**Stated task**: Lift out, unaltered, the lines of the material below between the line holding "SHIFT = row_shift()" and the line holding "if empty is", counting both.

++++ Source excerpt

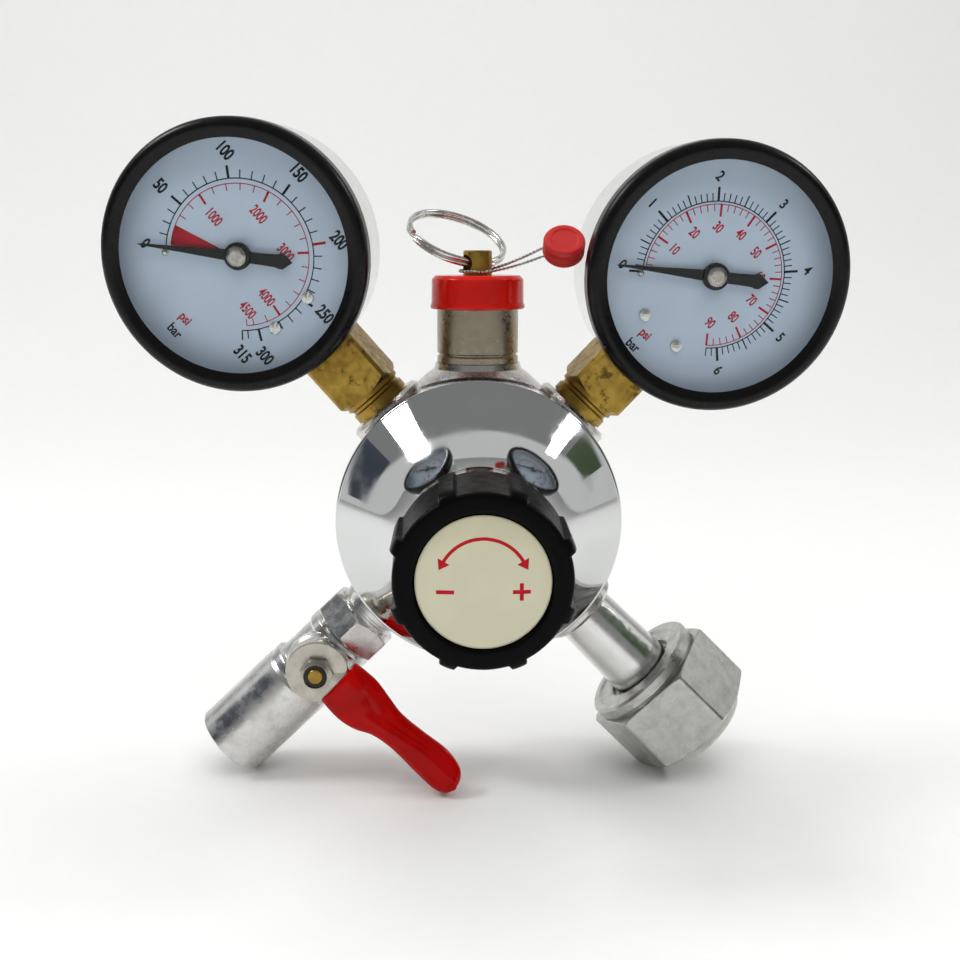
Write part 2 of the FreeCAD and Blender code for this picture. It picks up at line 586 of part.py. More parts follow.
def gauge(settings):
    """One Bourdon gauge. Its own frame: z out of the dial, y away from the regulator."""
    name = settings["name"]
    outward = port_direction(settings["angle"])
    turn = FreeCAD.Rotation(outward, settings["turn"])
    face = turn.multVec(FORWARD)
    centre = outward * settings["reach"]
    x_axis = outward.cross(face)
    reach = settings["reach"]

    def put(part_name, shape):
        add(name + "_" + part_name, placed(shape, centre, face, x_axis))

    half = STEM_SQUARE / 2
    wall = 0.8

    def on_stem(shape):
        """From the stem's own frame, z outwards and x forwards, to the gauge's frame."""
        return placed(shape, Vector(0, -reach, 0), Vector(0, 1, 0), UP)

    stem = rod(PORT_THREAD_R, 24.4, 34.2)
    stem = stem.fuse(turned([(0, 34.0), (7.1, 34.0), (7.1, 36.0), (6.6, 36.4), (6.6, 37.0), (7.3, 37.4),
                             (7.3, SQUARE_START), (0, SQUARE_START)]))
    square = box((-half, half), (-half, half), (SQUARE_START, reach - CASE_R + 2.0))
    square = square.common(turned([(0, SQUARE_START), (half + 0.5, SQUARE_START),
                                   (half + 3.2, SQUARE_START + 1.6), (half + 3.2, reach), (0, reach)]))
    square = square.makeChamfer(0.8, [edge for edge in square.Edges if along_z(edge, 5)])
    stem = on_stem(stem.fuse(square)).cut(rod(CASE_R + 0.02, -20, 20))
    block = box((-5.5, 5.5), (-CASE_R - 0.5, -11.0), (-8.2, -1.1))
    bore = on_stem(rod(1.5, 20, reach - 13).fuse(rod(1.0, 20, reach - 12)))
    stem = joined([stem, block]).cut(bore).cut(bourdon_tube())
    put("socket", stem)

    case = turned([(0, CASE_BACK), (CASE_R - 2.0, CASE_BACK), (CASE_R - 0.6, CASE_BACK + 0.6),
                   (CASE_R, CASE_BACK + 2.0), (CASE_R, BEZEL_FRONT - 2.3),
                   (CASE_R - wall, BEZEL_FRONT - 2.3), (CASE_R - wall, CASE_BACK + 2.0),
                   (CASE_R - 2.0, CASE_BACK + wall), (0, CASE_BACK + wall)])
    opening = box((-5.52, 5.52), (-CASE_R - 5, -CASE_R + 6), (-8.22, -1.08))
    put("case", case.cut(opening))

    bezel = turned([(CASE_R, BEZEL_BACK), (GAUGE_R - 0.5, BEZEL_BACK), (GAUGE_R, BEZEL_BACK + 0.5),
                    (GAUGE_R, BEZEL_FRONT - 2.6), (GAUGE_R - 0.7, BEZEL_FRONT - 0.9),
                    (GAUGE_R - 2.0, BEZEL_FRONT), (WINDOW_R + 1.0, BEZEL_FRONT),
                    (WINDOW_R, BEZEL_FRONT - 0.5), (WINDOW_R, BEZEL_FRONT - 1.0),
                    (CASE_R - 0.7, BEZEL_FRONT - 1.0), (CASE_R - 0.7, BEZEL_FRONT - 2.3),
                    (CASE_R, BEZEL_FRONT - 2.3)])
    put("bezel", bezel)
    put("lens", rod(CASE_R - 0.8, BEZEL_FRONT - 2.5, BEZEL_FRONT - 1.0))

    screw_places = []
    for angle in (-107, -73):
        screw_places.append(Vector(18 * math.cos(math.radians(angle)), 18 * math.sin(math.radians(angle)), 0))
    pin_angle = math.radians(settings["zero"] + 4.5)
    dial = rod(CASE_R - 0.9, DIAL_BACK, DIAL_FRONT).cut(rod(2.2, 0, 10))
    for place in screw_places:
        hole = rod(0.95, 0, 10)
        hole.translate(place)
        dial = dial.cut(hole)
    pin = rod(0.45, DIAL_BACK, DIAL_FRONT + 1.0)
    pin.translate(Vector(17.2 * math.cos(pin_angle), 17.2 * math.sin(pin_angle), 0))
    put("dial", dial.fuse(pin))

    screws = []
    for place in screw_places:
        head = turned([(0, DIAL_FRONT), (1.45, DIAL_FRONT), (1.3, DIAL_FRONT + 0.6), (0, DIAL_FRONT + 0.8)])
        screw = joined([rod(0.9, 3.0, DIAL_FRONT), head])
        screw = screw.cut(box((-2, 2), (-0.2, 0.2), (DIAL_FRONT + 0.45, DIAL_FRONT + 2)))
        screw.rotate(Vector(), UP, 35)
        screw.translate(place)
        screws.append(screw)
    put("dial_screws", Part.makeCompound(screws))

    needle = [(-5.0, 0.75), (-9.8, 1.35), (-9.8, 1.9), (-12.4, 0), (-9.8, -1.9), (-9.8, -1.35),
              (-5.0, -0.75), (0, -1.3), (8.0, -0.85), (23.0, -0.25), (23.4, 0), (23.0, 0.25),
              (8.0, 0.85), (0, 1.3)]
    points = [Vector(x, y, POINTER_BACK) for x, y in needle]
    blade = Part.Face(Part.makePolygon(points + [points[0]])).extrude(Vector(0, 0, 0.5))
    hub = turned([(0.8, POINTER_BACK - 0.6), (3.1, POINTER_BACK - 0.6), (3.1, POINTER_BACK + 0.9),
                  (2.8, POINTER_BACK + 1.2), (0.8, POINTER_BACK + 1.2)])
    pointer = joined([blade.cut(rod(0.8, 0, 12)), hub])
    pointer.rotate(Vector(), UP, settings["zero"])
    put("pointer", pointer)
    button_back = POINTER_BACK + 1.2
    button = turned([(0, button_back), (2.2, button_back), (2.1, button_back + 0.5),
                     (1.4, button_back + 0.8), (0, button_back + 0.8)])
    put("pinion", joined([rod(0.8, -0.9, button_back), rod(PINION_R, 1.2, 2.8), button]))

    sector_r = PINION_R * SECTOR_RATIO
    pivot_y = -(sector_r + PINION_R + GEAR_GAP)
    plates = []
    for bottom, top in ((-1.0, 0.0), (3.6, 4.4)):
        plate = joined([rod(3.4, bottom, top), box((-3.4, 3.4), (pivot_y - 3.0, 0), (bottom, top))])
        hole = rod(0.8 + RUNNING_GAP, -5, 10)
        pivot_hole = rod(0.8 + RUNNING_GAP, -5, 10)
        pivot_hole.translate(Vector(0, pivot_y, 0))
        plates.append(plate.cut(hole).cut(pivot_hole))
    for x in (-2.4, 2.4):
        post = rod(0.7, -0.5, 4.0)
        post.translate(Vector(x, pivot_y - 2.2, 0))
        plates.append(post)
    put("movement_frame", joined(plates))

    sector_start = 59.0
    web = Part.makeCylinder(sector_r, 0.8, Vector(0, 0, 1.6), UP, 35)
    web.rotate(Vector(), UP, sector_start)
    hollow = Part.makeCylinder(sector_r - 2.0, 0.8, Vector(0, 0, 1.6), UP, 25)
    hollow.rotate(Vector(), UP, sector_start + 5)
    rest_hub = rod(1.8, 1.6, 2.4)
    tail = box((-0.9, 0.9), (-1.9, 0), (1.6, 2.4))
    web = joined([web.cut(hollow), rest_hub, tail, rod(0.8, -0.9, 4.3)])
    web.translate(Vector(0, pivot_y, 0))
    put("sector", web)

    put("bourdon_tube", bourdon_tube())
    link = joined([rod(0.9, 0, 0.6), box((0, 9.0), (-0.5, 0.5), (0, 0.6))])
    link.translate(Vector(4.6, pivot_y - 1.2, 0.6))
    put("link", link)


def bourdon_tube():
    """C-shaped flattened tube from the socket block round to its free tip."""
    radius = 19.5
    half_wide = 2.6
    half_thick = 0.8
    middle = -4.6
    outline = [(radius - half_thick, middle - half_wide), (radius + half_thick, middle - half_wide),
               (radius + half_thick, middle + half_wide), (radius - half_thick, middle + half_wide)]
    points = [Vector(r, 0, h) for r, h in outline]
    face = Part.Face(Part.makePolygon(points + [points[0]]))
    curve = face.revolve(Vector(), UP, 235)
    curve.rotate(Vector(), UP, -75)
    return curve


# Assembly -------------------------------------------------------------------------------------

def build():
    regulator_body()
    diaphragm_stack()
    bonnet()
    adjuster()
    poppet_parts()
    inlet()
    relief_valve()
    split_ring()
    tamper_seal()
    outlet_valve()
    gauge(HIGH_GAUGE)
    gauge(LOW_GAUGE)


def row_shift():
    """The move that puts the origin on the ground under the middle of the object."""
    whole = FreeCAD.BoundBox()
    for shape in parts.values():
        whole.add(shape.optimalBoundingBox(False, False))
    return Vector(-(whole.XMin + whole.XMax) / 2, -(whole.YMin + whole.YMax) / 2, -whole.ZMin)


build()
SHIFT = row_shift()
os.makedirs("parts", exist_ok=True)
for part_name, part_shape in parts.items():
    moved = part_shape.copy()
    moved.translate(SHIFT)
    moved.exportStep(os.path.join("parts", part_name + ".step"))
print("parts:", len(parts), "shift:", SHIFT)
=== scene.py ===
"""Looks of the carbon dioxide regulator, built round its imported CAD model.

Pieces are drawn in millimetres in their own frames (turned about z) and placed by a matrix that takes
them to the row frame in metres. The places and directions come from the frame's joints, mounts and
boxes. Only the slants of the lever, the split ring and the seal are set here.
"""

import json
import math

import bmesh
import bpy
from mathutils import Matrix, Vector


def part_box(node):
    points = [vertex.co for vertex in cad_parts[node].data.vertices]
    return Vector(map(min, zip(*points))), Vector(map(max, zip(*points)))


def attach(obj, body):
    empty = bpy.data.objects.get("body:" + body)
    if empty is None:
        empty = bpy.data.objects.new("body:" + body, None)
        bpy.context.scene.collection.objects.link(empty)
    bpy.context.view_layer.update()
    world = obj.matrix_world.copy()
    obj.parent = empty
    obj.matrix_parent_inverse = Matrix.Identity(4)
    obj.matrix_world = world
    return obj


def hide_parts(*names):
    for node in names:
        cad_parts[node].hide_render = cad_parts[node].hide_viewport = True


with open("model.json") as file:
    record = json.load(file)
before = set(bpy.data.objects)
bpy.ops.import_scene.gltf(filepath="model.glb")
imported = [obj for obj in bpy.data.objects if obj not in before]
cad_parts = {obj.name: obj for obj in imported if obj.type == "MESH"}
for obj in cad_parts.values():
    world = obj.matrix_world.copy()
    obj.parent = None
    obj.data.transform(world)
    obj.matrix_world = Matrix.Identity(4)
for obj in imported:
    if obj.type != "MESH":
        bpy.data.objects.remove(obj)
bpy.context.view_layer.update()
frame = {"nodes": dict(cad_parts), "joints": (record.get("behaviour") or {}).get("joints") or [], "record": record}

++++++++

**Response to this task**:
SHIFT = row_shift()
os.makedirs("parts", exist_ok=True)
for part_name, part_shape in parts.items():
    moved = part_shape.copy()
    moved.translate(SHIFT)
    moved.exportStep(os.path.join("parts", part_name + ".step"))
print("parts:", len(parts), "shift:", SHIFT)
=== scene.py ===
"""Looks of the carbon dioxide regulator, built round its imported CAD model.

Pieces are drawn in millimetres in their own frames (turned about z) and placed by a matrix that takes
them to the row frame in metres. The places and directions come from the frame's joints, mounts and
boxes. Only the slants of the lever, the split ring and the seal are set here.
"""

import json
import math

import bmesh
import bpy
from mathutils import Matrix, Vector


def part_box(node):
    points = [vertex.co for vertex in cad_parts[node].data.vertices]
    return Vector(map(min, zip(*points))), Vector(map(max, zip(*points)))


def attach(obj, body):
    empty = bpy.data.objects.get("body:" + body)
    if empty is None:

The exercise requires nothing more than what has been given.